Re: finding changed blocks using WAL scanning

From: Bruce Momjian <bruce(at)momjian(dot)us>
To: Robert Haas <robertmhaas(at)gmail(dot)com>
Cc: PostgreSQL Hackers <pgsql-hackers(at)lists(dot)postgresql(dot)org>
Subject: Re: finding changed blocks using WAL scanning
Date: 2019-04-15 20:31:14
Message-ID: 20190415203114.pb4e2vgbtbhopcdw@momjian.us
Views: Raw Message | Whole Thread | Download mbox | Resend email
Thread:
Lists: pgsql-hackers

On Wed, Apr 10, 2019 at 08:11:11PM -0400, Robert Haas wrote:
> On Wed, Apr 10, 2019 at 5:49 PM Robert Haas <robertmhaas(at)gmail(dot)com> wrote:
> > There is one thing that does worry me about the file-per-LSN-range
> > approach, and that is memory consumption when trying to consume the
> > information. Suppose you have a really high velocity system. I don't
> > know exactly what the busiest systems around are doing in terms of
> > data churn these days, but let's say just for kicks that we are
> > dirtying 100GB/hour. That means, roughly 12.5 million block
> > references per hour. If each block reference takes 12 bytes, that's
> > maybe 150MB/hour in block reference files. If you run a daily
> > incremental backup, you've got to load all the block references for
> > the last 24 hours and deduplicate them, which means you're going to
> > need about 3.6GB of memory.

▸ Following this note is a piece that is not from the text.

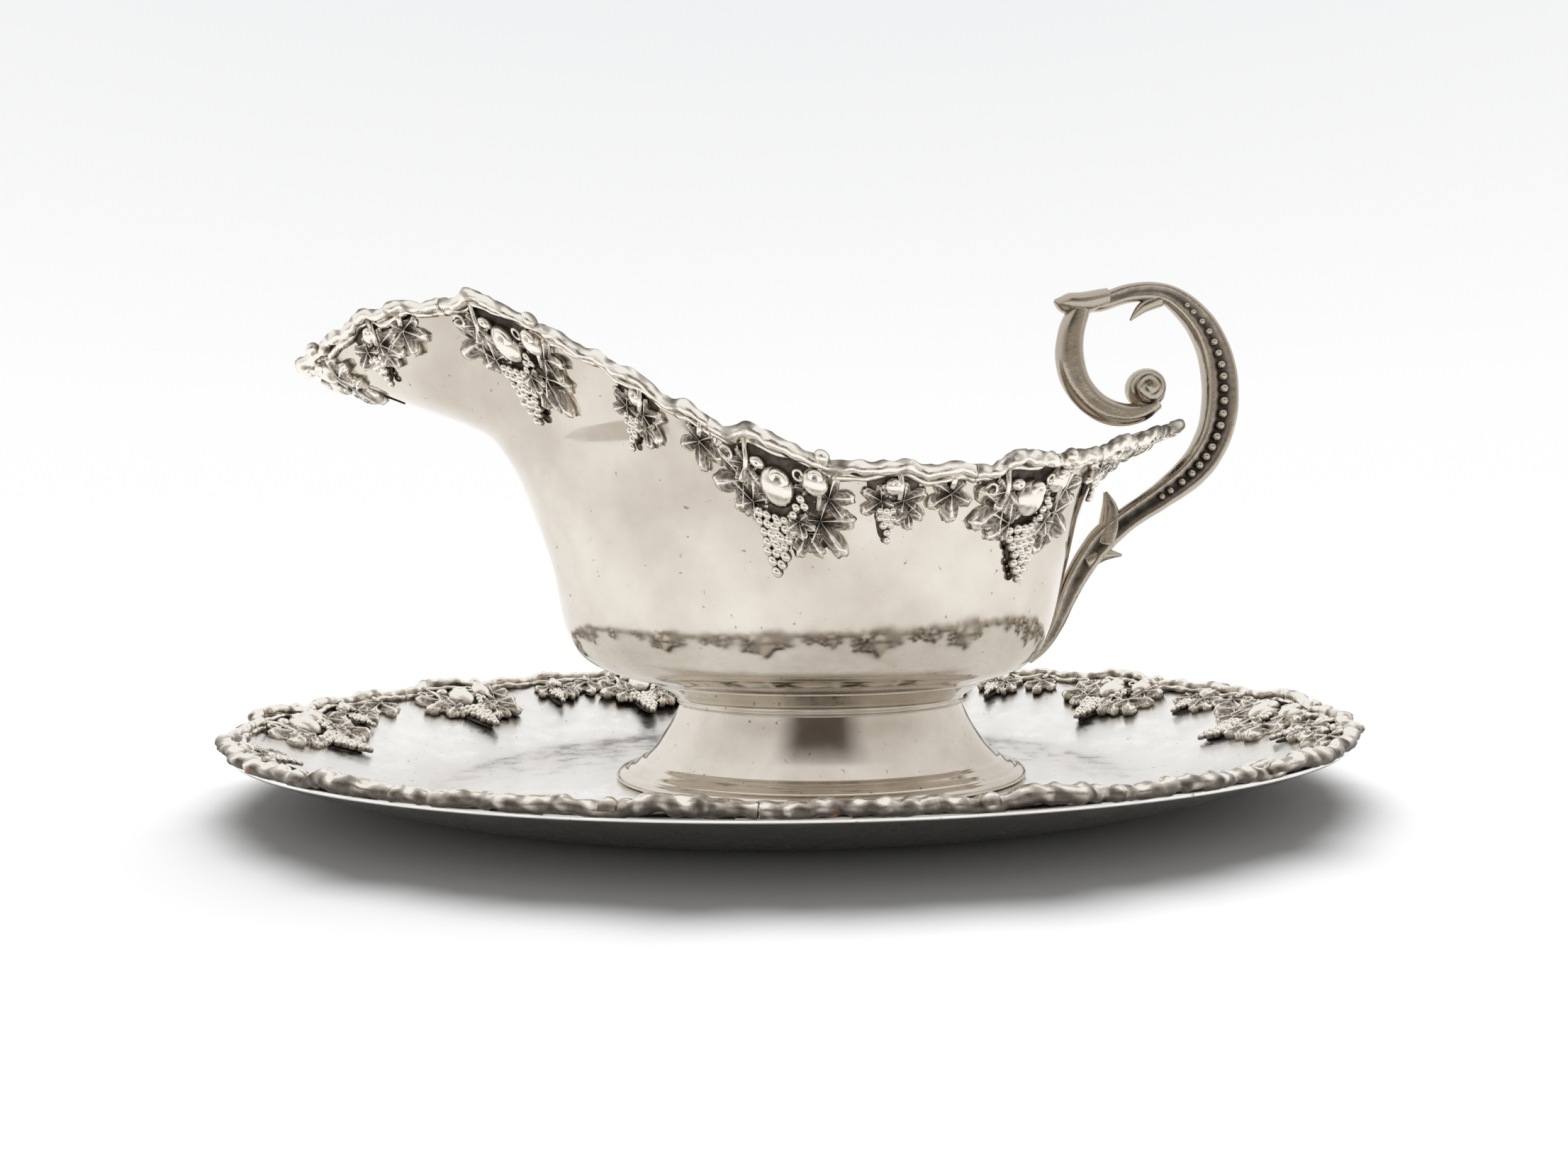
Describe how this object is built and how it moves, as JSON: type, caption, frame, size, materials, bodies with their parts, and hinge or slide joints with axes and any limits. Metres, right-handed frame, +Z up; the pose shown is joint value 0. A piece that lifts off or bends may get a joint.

If you run a weekly incremental backup,
> > you're going to need about 25GB of memory. That is not ideal. One
> > can keep the memory consumption to a more reasonable level by using
> > temporary files. For instance, say you realize you're going to need
> > 25GB of memory to store all the block references you have, but you
> > only have 1GB of memory that you're allowed to use. Well, just
> > hash-partition the data 32 ways by dboid/tsoid/relfilenode/segno,
> > writing each batch to a separate temporary file, and then process each
> > of those 32 files separately. That does add some additional I/O, but
> > it's not crazily complicated and doesn't seem too terrible, at least
> > to me. Still, it's something not to like.
>
> Oh, I'm being dumb. We should just have the process that writes out
> these files sort the records first. Then when we read them back in to
> use them, we can just do a merge pass like MergeAppend would do. Then
> you never need very much memory at all.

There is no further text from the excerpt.